Accomplished local author Kimmy Beach has been short-listed by the Writers’ Guild of Alberta for her extraordinary latest title Nuala: A Fable.
The Writers’ Guild of Alberta recently announced the finalists for the 2018 Alberta Literary Awards, with Beach landing in the Georges Bugnet Award for Fiction.
Nuala: A Fable was released last year by the University of Alberta Press.
“I’m very pleased about it all,” explained Beach of landing on the short-list, and she had no inkling it was coming her way.
However, it was a day of mixed feelings as she also received some sad news about the state of a close relative’s health.
“Then that phone rang and it was (the Writers’ Guild of Alberta) saying I had been short-listed,” she explained. “But having a family member ill gives you every kind of perspective.
“I’ve always had that kind of perspective anyways, but it was brought home to me that day,” she said.
Still, she is thrilled with the news – and also thrilled for the other nominees, too.
Beach is certainly deserving of the recognition – Nuala is an absolute masterpiece – a mesmerizing and insightful tale from start to finish.
The story of Nuala – an enormous and towering wooden puppet of sorts who struggles to find meaning and connect with the community she has been awakened to – unfolds in an increasingly enchanting way. It’s all wonder and glistening newness at first for Nuala and her many servants, including one of the book’s primary characters – ‘Teacher-Servant’.
But those fresh, new and sparkling experiences are slowly overtaken by darker feelings.
Teacher-Servant begins to have doubts about his role, and grows – in ways – to resent Nuala’s stream of needs and her at times frantic intrusions into his thought life.
It’s an utterly unique and compelling story.
“I know that it’s my best work,” said Beach. “It’s my most mature work.”
She’s also happy that it has clearly struck a chord with many readers, as she continually receives feedback about the work.
“People write to me about it – one woman wrote and said she had read it three times in a row, and that it had made her want to be a better person. I’m not quite sure how that happened, but I’ll take it!
“No one was saying these things publicly, but I knew that people were responding to it because they were writing me,” she said, adding ultimately this is really the best kind of validation – when folks read one of her books and express to her how much they personally were touched by it.
Meanwhile, each year, the Alberta Literary Awards celebrate the highest standards of literary excellence of authors from across the province.
Beach said it’s also a wonderful season of support from other writers who are typically eager to send their congratulations with the news of a colleague landing on any short-list.
Ultimately, winners will be announced and awards presented at the Alberta Literary Awards Gala on June 2nd in the Hyatt Regency Hotel in Calgary.

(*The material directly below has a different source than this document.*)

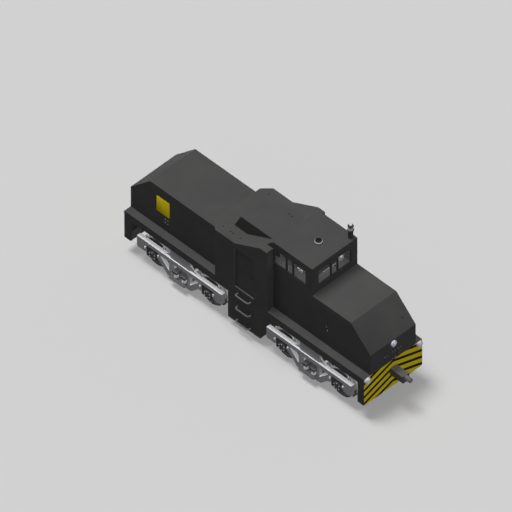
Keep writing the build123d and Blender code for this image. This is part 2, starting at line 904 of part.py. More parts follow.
def bogie_frame(centre_x):
    """Truss side frames joined by two transoms, with side bearers and brake lugs."""
    pedestal_rear = axle_x - pedestal_half
    brace_rear = chord_half + frame_end_z - chord_bottom
    brace_top = chord_half + window_top - chord_bottom - brace_width
    brace_foot = window_half + post_width
    brace_foot_z = window_top - (brace_top - brace_foot)
    with BuildPart() as frame:
        with BuildSketch(side_plane(x=centre_x)):
            outline(mirrored((
                (frame_half, frame_top),
                (frame_half, frame_end_z + frame_end_chamfer_length),
                (frame_half - frame_end_chamfer_length, frame_end_z),
                (axle_x + pedestal_half, frame_end_z),
                (axle_x + pedestal_half, pedestal_top),
                (pedestal_rear, pedestal_top),
                (pedestal_rear, frame_end_z),
                (brace_rear, frame_end_z),
                (chord_half, chord_bottom),
            )))
        extrude(amount=frame_outer, both=True)
        with BuildSketch(side_plane(x=centre_x)) as openings:
            for way in (-1, 1):
                outline((
                    (way * brace_foot, window_top),
                    (way * brace_top, window_top),
                    (way * brace_foot, brace_foot_z),
                ))
            outline((
                (-window_half, chord_top),
                (-window_half, window_top),
                (window_half, window_top),
                (window_half, chord_top),
            ))
            fillet(openings.vertices(), window_corner)
        extrude(amount=frame_outer, both=True, mode=Mode.SUBTRACT)
        block(
            (centre_x - frame_half, centre_x + frame_half),
            (-frame_inner, frame_inner),
            (chord_bottom, frame_top),
            Mode.SUBTRACT,
        )
        for side in (-1, 1):
            flange_y = (side * (frame_outer - frame_flange), side * frame_outer)
            flange_z = (frame_top - flange_plate, frame_top)
            block((centre_x - frame_half, centre_x + frame_half), flange_y, flange_z)
        for way in (-1, 1):
            beam_x = centre_x + way * transom_x
            block(
                (beam_x - transom_width / 2, beam_x + transom_width / 2),
                (-frame_inner, frame_inner),
                (frame_top - transom_depth, frame_top),
            )
        for pin_x in hanger_places(centre_x):
            for side in (-1, 1):
                block(
                    (pin_x - lug_half, pin_x + lug_half),
                    (side * hanger_y, side * frame_inner),
                    (lug_bottom, hanger_pin_z + lug_half),
                )
        for side in (-1, 1):
            block(
                (centre_x - bearer_half, centre_x + bearer_half),
                (side * bearer_inner, side * bearer_outer),
                (frame_top, sill_z - bearer_gap),
            )
            middle_y = side * (bearer_inner + bearer_outer) / 2
            with BuildSketch(side_plane(x=centre_x, y=middle_y)):
                for way in (-1, 1):
                    outline((
                        (way * bearer_half, frame_top),
                        (way * (bearer_half + gusset_reach), frame_top),
                        (way * bearer_half, frame_top + gusset_height),
                    ))
            extrude(amount=gusset_plate / 2, both=True)
    return frame


def axle_places(centre_x):
    return [centre_x - axle_x, centre_x + axle_x]


def hanger_places(centre_x):
    return [x + way * hanger_pin_x for x in axle_places(centre_x) for way in (-1, 1)]


def bogie_bolster(centre_x):
    """Cross beam on the springs, with the bowl that carries the body's centre plate."""
    bowl_radius = centre_plate_radius + bowl_side_gap + bowl_rim
    bowl_floor = centre_plate_z - pivot_gap
    neck_width = 2 * (bowl_radius - bowl_neck_inset)
    beam_top = bolster_bottom + bolster_depth
    with BuildPart() as bolster:
        block(
            (centre_x - bolster_half, centre_x + bolster_half),
            (-bolster_reach, bolster_reach),
            (bolster_bottom, beam_top),
        )
        for side in (-1, 1):
            for way in (-1, 1):
                cap_x = centre_x + way * spring_x
                cap_range = (cap_x - spring_cap_half, cap_x + spring_cap_half)
                block(
                    cap_range,
                    (side * spring_cap_inner, side * spring_cap_outer),
                    (spring_cap_bottom, spring_cap_bottom + spring_cap_plate),
                )
                block(
                    cap_range,
                    (side * spring_cap_inner, side * bolster_reach),
                    (spring_cap_bottom, beam_top),
                )
        with BuildSketch(Plane.XY.offset(beam_top)) as foot:
            with Locations((centre_x, 0)):
                Rectangle(2 * bolster_half, 2 * (bowl_radius + bowl_foot_reach))
        with BuildSketch(Plane.XY.offset(bowl_floor - bowl_depth)) as neck:
            with Locations((centre_x, 0)):
                Rectangle(neck_width, neck_width)
        loft()
        with BuildSketch(Plane.XY.offset(bowl_floor - bowl_depth)):
            with Locations((centre_x, 0)):
                Circle(bowl_radius)
        extrude(amount=2 * bowl_depth)
        with BuildSketch(Plane.XY.offset(bowl_floor)):
            with Locations((centre_x, 0)):
                Circle(bowl_radius - bowl_rim)
        extrude(amount=2 * bowl_depth, mode=Mode.SUBTRACT)
    return bolster


def bogie_springs(centre_x):
    """Four bolster springs, stacks of round coils, on a plank that reaches past both frames."""
    pitch = (spring_cap_bottom - spring_bottom) / spring_coils
    profile = [(0, spring_bottom)]
    for coil in range(spring_coils):
        foot = spring_bottom + coil * pitch
        profile += [
            (spring_core, foot),
            (spring_radius, foot + pitch / 4),
            (spring_radius, foot + pitch * 3 / 4),
        ]
    profile += [(spring_core, spring_cap_bottom), (0, spring_cap_bottom)]
    with BuildPart() as springs:
        block(
            (centre_x - plank_half, centre_x + plank_half),
            (-plank_outer, plank_outer),
            (chord_top, spring_bottom),
        )
        for way in (-1, 1):
            for side in (-1, 1):
                x = centre_x + way * spring_x
                y = side * spring_y
                with BuildSketch(side_plane(x=x, y=y)):
                    outline(profile)
                revolve(axis=Axis((x, y, 0), (0, 0, 1)))
    return springs


def axle_boxes(centre_x):
    """Four axle boxes in the pedestals, bored for the journals and closed by round covers."""
    half = pedestal_half - box_clearance
    with BuildPart() as boxes:
        for x in axle_places(centre_x):
            for side in (-1, 1):
                block(
                    (x - half, x + half),
                    (side * box_inner, side * box_outer),
                    (box_bottom, pedestal_top - box_clearance),
                )
                cover = Plane(origin=(x, side * box_outer, axle_z), z_dir=(0, side, 0))
                with BuildSketch(cover):
                    Circle(box_cover_radius)
                extrude(amount=box_cover_outer - box_outer)
                mouth = Plane(origin=(x, side * box_inner, axle_z), z_dir=(0, side, 0))
                with BuildSketch(mouth):
                    Circle(journal_radius + journal_gap)
                extrude(amount=journal_end + journal_gap - box_inner, mode=Mode.SUBTRACT)
    return boxes


def polar(radius, angle, way):
    """A point about a wheel's centre, angle in degrees up from level; way mirrors it."""
    return (way * radius * cos(radians(angle)), radius * sin(radians(angle)))


def brakes(centre_x):
    """Clasp brakes: by each wheel pair, before and behind it, a beam with shoes and hangers."""
    beam_x, beam_rise = polar(brake_beam_out, shoe_angle, 1)
    beam_z = axle_z + beam_rise
    shoe_inner = tread_radius + shoe_gap
    shoe_outer = shoe_inner + shoe_depth
    shoe_angles = (shoe_angle - shoe_spread, shoe_angle, shoe_angle + shoe_spread)
    lug_inner = shoe_outer - shoe_depth / 2
    lug_spread = shoe_spread / 4
    tread_middle = wheel_inner + (wheel_width + flange_width) / 2
    with BuildPart() as rigging:
        for x in axle_places(centre_x):
            for way in (-1, 1):
                beam = Plane(origin=(x + way * beam_x, -hanger_y, beam_z), z_dir=(0, 1, 0))
                with BuildSketch(beam):
                    Circle(brake_beam_radius)
                extrude(amount=2 * hanger_y)
                for side in (-1, 1):
                    with BuildSketch(side_plane(x, side * tread_middle, axle_z)):
                        with BuildLine():
                            inner = [polar(shoe_inner, angle, way) for angle in shoe_angles]
                            outer = [polar(shoe_outer, angle, way) for angle in shoe_angles]
                            ThreePointArc(*inner)
                            ThreePointArc(*outer)
                            Line(inner[0], outer[0])
                            Line(inner[-1], outer[-1])
                        make_face()
                        outline((
                            polar(lug_inner, shoe_angle - lug_spread, way),
                            polar(brake_beam_out, shoe_angle - lug_spread, way),
                            polar(brake_beam_out, shoe_angle + lug_spread, way),
                            polar(lug_inner, shoe_angle + lug_spread, way),
                        ))
                    extrude(amount=shoe_width / 2, both=True)
                    with BuildSketch(side_plane(x, side * (hanger_y - hanger_plate / 2), 0)):
                        hanger_outline(way, beam_x, beam_z)
                    extrude(amount=hanger_plate / 2, both=True)
    return rigging


def hanger_outline(way, beam_x, beam_z):
    """A flat bar with round ends, from the hanger's pin down to the brake beam."""
    top = Vector(way * hanger_pin_x, hanger_pin_z)
    foot = Vector(way * beam_x, beam_z)
    across = (foot - top).normalized().rotate(Axis.Z, 90) * (hanger_bar / 2)
    outline(((top + across), (foot + across), (foot - across), (top - across)))
    with Locations(top, foot):
        Circle(hanger_bar / 2)


def wheelset(x):
    """An axle with its two wheels and journals, turned as one profile about the axle."""
    back = wheel_inner
    face = wheel_inner + wheel_width
    rim = tread_radius - tyre_depth
    web_back = (back + face - web_thickness) / 2
    web_face = web_back + web_thickness
    flange_top = tread_radius + flange_height
    root = back + flange_width
    half_profile = (
        (0, journal_end),
        (journal_radius, journal_end),
        (journal_radius, hub_outer + 2 * journal_blend),
        (axle_radius, hub_outer + journal_blend),
        (axle_radius, hub_outer),
        (hub_radius, hub_outer),
        (hub_radius + hub_blend, web_face + hub_blend),
        (rim - web_blend, web_face),
        (rim, face),
        (tread_radius - tread_bevel, face),
        (tread_radius, root + flange_tip),
        (flange_top - flange_tip, root - flange_tip),
        (flange_top, back + flange_width / 2),
        (flange_top - flange_tip, back + flange_tip / 4),
        (tread_radius, back),
        (rim, back),
        (rim - web_blend, web_back),
        (hub_radius + hub_blend, web_back - hub_blend),
        (hub_radius, back - hub_inset),
        (axle_radius, back - hub_inset),
    )
    profile = (*half_profile, *((radius, -y) for radius, y in reversed(half_profile)))
    with BuildPart() as wheels:
        with BuildSketch(Plane.XY.offset(axle_z).shift_origin((x, 0, axle_z))):
            outline(profile)
        revolve(axis=Axis((x, 0, axle_z), (0, 1, 0)))
    return wheels


for bogie_name, centre_x in (("front", bogie_x), ("rear", -bogie_x)):
    save(bogie_frame(centre_x), f"{bogie_name}_bogie_frame")
    save(bogie_bolster(centre_x), f"{bogie_name}_bogie_bolster")
    save(bogie_springs(centre_x), f"{bogie_name}_bogie_springs")
    save(axle_boxes(centre_x), f"{bogie_name}_axle_boxes")
    save(brakes(centre_x), f"{bogie_name}_brakes")
    for axle_name, x in zip(("inner", "outer"), sorted(axle_places(centre_x), key=abs)):
        save(wheelset(x), f"{bogie_name}_wheelset_{axle_name}")
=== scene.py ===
from math import cos, pi, radians, sin

import bmesh
import bpy
from mathutils import Matrix, Vector


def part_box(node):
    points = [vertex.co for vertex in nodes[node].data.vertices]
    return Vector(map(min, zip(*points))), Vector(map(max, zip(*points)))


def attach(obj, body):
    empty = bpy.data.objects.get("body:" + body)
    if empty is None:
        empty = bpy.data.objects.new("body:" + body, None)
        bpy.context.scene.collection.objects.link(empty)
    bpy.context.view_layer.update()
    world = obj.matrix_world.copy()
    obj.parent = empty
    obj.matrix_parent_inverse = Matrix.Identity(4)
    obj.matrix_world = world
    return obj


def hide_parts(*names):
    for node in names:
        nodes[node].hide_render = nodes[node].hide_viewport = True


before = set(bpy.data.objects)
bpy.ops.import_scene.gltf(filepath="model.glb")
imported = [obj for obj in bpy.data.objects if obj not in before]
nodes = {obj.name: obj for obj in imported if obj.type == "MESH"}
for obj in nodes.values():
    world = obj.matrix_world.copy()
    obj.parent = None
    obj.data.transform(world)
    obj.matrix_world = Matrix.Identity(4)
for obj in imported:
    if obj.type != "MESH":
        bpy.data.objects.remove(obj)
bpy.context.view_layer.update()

# A small diesel locomotive in dead-flat charcoal enamel, on two light grey truss bogies.
# Metres, with +X forward, +Y the left-hand side and +Z up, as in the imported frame.

MM = 0.001
UP = Vector((0, 0, 1))
FORWARD = Vector((1, 0, 0))
LEFT = Vector((0, 1, 0))
SIDES = (-1, 1)

scene = bpy.context.scene

# Places that several pieces share
BODY = "locomotive"
END_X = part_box("front_pilot")[1].x
DECK_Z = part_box("front_pilot")[1].z
HOOD_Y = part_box("rear_hood")[1].y
# Roofs, from the lowest to the highest
LOW_ROOF_Z = 3.23
HIGH_ROOF_Z = 3.73
ROOF_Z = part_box("top_roof")[1].z
PLATFORM_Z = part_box("driver_platform")[1].z
BOGIE_X = 2.5      # centre of a bogie, from the middle
AXLE_X = 1.0625    # axle, from the centre of its bogie
AXLE_Z = 0.488
TREAD = 0.46       # radius of the wheels' treads
FRAME_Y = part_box("front_bogie_frame")[1].y
# Black bands of the pilots: height of one band's underside at the middle, width, spacing, and
# fall in each metre sideways
BAND_FOOT = 0.1375
BAND_WIDTH = 0.1
BAND_SPACING = 0.25
BAND_FALL = 0.34


# Colour and nodes
def linear(code):
    """An sRGB hex colour as linear red, green, blue and alpha."""
    values = [int(code[i:i + 2], 16) / 255 for i in (1, 3, 5)]
    return (*[v / 12.92 if v <= 0.04045 else ((v + 0.055) / 1.055) ** 2.4 for v in values], 1.0)


def add(tree, kind, inputs=None, out=0, **settings):
    """Adds a node with its settings, links or sets its inputs, and gives back one of its outputs."""
    node = tree.nodes.new("ShaderNode" + kind)
    for name, value in settings.items():
        setattr(node, name, value)
    for name, value in (inputs or {}).items():
        if isinstance(value, bpy.types.NodeSocket):
            tree.links.new(value, node.inputs[name])
        else:
            node.inputs[name].default_value = value
    return node.outputs[out]


def start(name, roughness, level=0.5):
    """A material with its tree, its shader set up, and the place on the piece in metres."""
    material = bpy.data.materials.new(name)
    material.use_nodes = True
    tree = material.node_tree
    shader = tree.nodes["Principled BSDF"]
    shader.inputs["Roughness"].default_value = roughness
    shader.inputs["Specular IOR Level"].default_value = level
    return material, tree, shader, add(tree, "TexCoord", out="Object")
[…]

But coming up next month, reading events will be also be held in Edmonton on May 6th at Audreys Books starting at 2 p.m. and in Calgary on May 16th at the Rose & Crown Pub starting at 7 p.m.
Both events are free and open to the public and refreshments will be provided.
“A couple of books that I’ve also worked on have been shortlisted, so that is (terrific) as well, as I come at it from both sides – a writer and as an editor,” she said. “The Robert Kroetsch City of Edmonton Book Prize is a book that I copy edited, so I feel amazing about that, too. That’s even better for me actually than being short-listed myself.”
That particular book is Annie Muktuk and Other Stories by Norma Dunning.
These days, Beach, as usual, has plenty on the go.
She has a novel about Tom Jones, which is essentially a fun project, she explained. Happily, she will soon be seeing the legend himself perform in Chicago and the spark of inspiration she will no doubt receive from seeing him may help dictate where that project ultimately goes.
She also took 2017 off from writing.
“I did that on purpose – and I read a lot (about 100 novels). I also worked a lot, and did a lot of editing,” she said.
“And I started to get an idea about writing essays about not writing for a year – what I had learned from not writing.”
Beach’s past titles, Nice Day for Murder: poems for James Cagney, Alarum Within: theatre poems, fake Paul, The Last Temptation of Bond and in Cars all resonate with those colourful, creatively powerful attributes that reflect her strengths as a writer and a communicator.
Copies of all of Beach’s books are available at Sunworks in Red Deer, or through the University of Alberta Press.